I write this as I travel with my family along the beautiful BC highway. I love driving, but even more I love being a passenger….when I can reflect, meditate and ‘breathe in’ the lush green forest surrounding us, marvel at the grandiose mountains holding us nestled safely in their lap, take in the pristine lakes, calm, blue and cool…filled with life…all of nature symbiotically breathing in perfect unison and harmony. Truly amazing.
Traveling along this highway of life grants me the perfect opportunity to practice full presence…to deepen my breath in unison with the calm and peaceful surroundings. I am a tree, strong and flexible with deep roots and far-reaching branches toward the heavens. My green leaves soak up the energy and nourishment of the sun and the rain. I am the ripple in the pristine lake, cool and flowing in harmony with the sea of life. I am the enormous mountain solid and sure, a wise old soul with new life sprouting forth every day; simply by my presence I support and encourage new growth and whole communities of life… here for the purpose of supporting and loving one another through the growing pains. I am the vast blue sky, expansive and all-encompassing, and the fluffy white cloud floating by without a care in the world. As I breathe it all in, I allow life itself to penetrate deep into my core igniting each of my cells, infusing my body with life and with love. I pause and ask myself Eckhart Tolle’s presencing question, “ I wonder what my next thought will be?” then I hold the space for long as possible, allowing myself to simply BE, here, now.

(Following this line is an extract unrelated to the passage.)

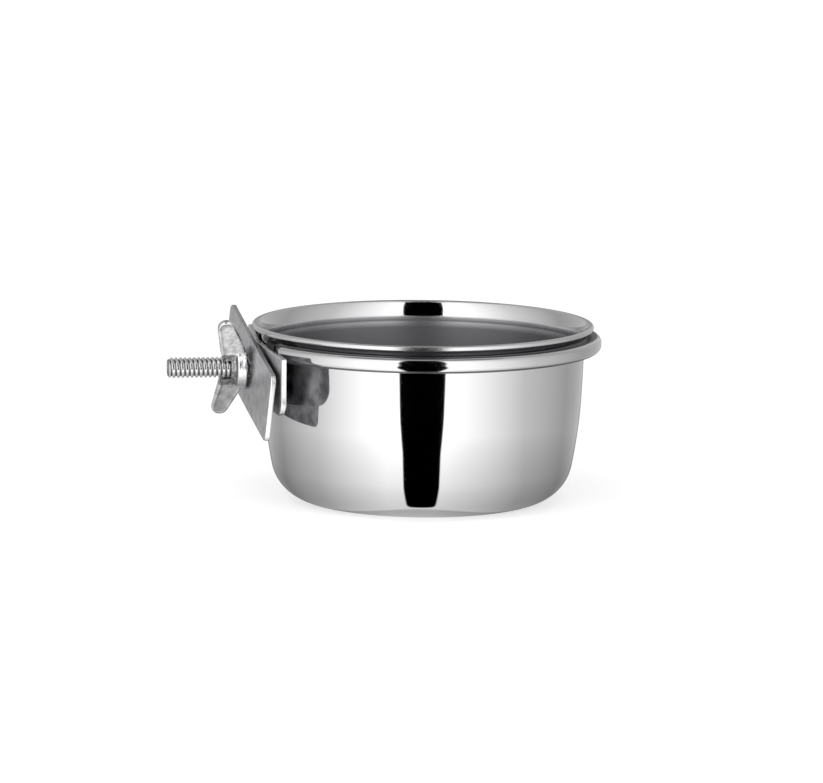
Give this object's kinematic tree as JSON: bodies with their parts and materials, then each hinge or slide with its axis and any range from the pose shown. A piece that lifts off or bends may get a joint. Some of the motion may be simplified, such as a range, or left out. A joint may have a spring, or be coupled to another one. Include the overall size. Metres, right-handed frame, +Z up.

My peace is suddenly interrupted. My three kids are apparently in need of a break and getting rather excitable in the back; I won’t let it phase me. I can hear them teasing one another, feelings getting hurt and I listen in, curious about whether or not they will sort it out or if I will be called to intervene. Their voices elevate and I breathe audibly and remind myself, “They can handle this.” Miraculously…they do. I feel great Love and Gratitude….All is well.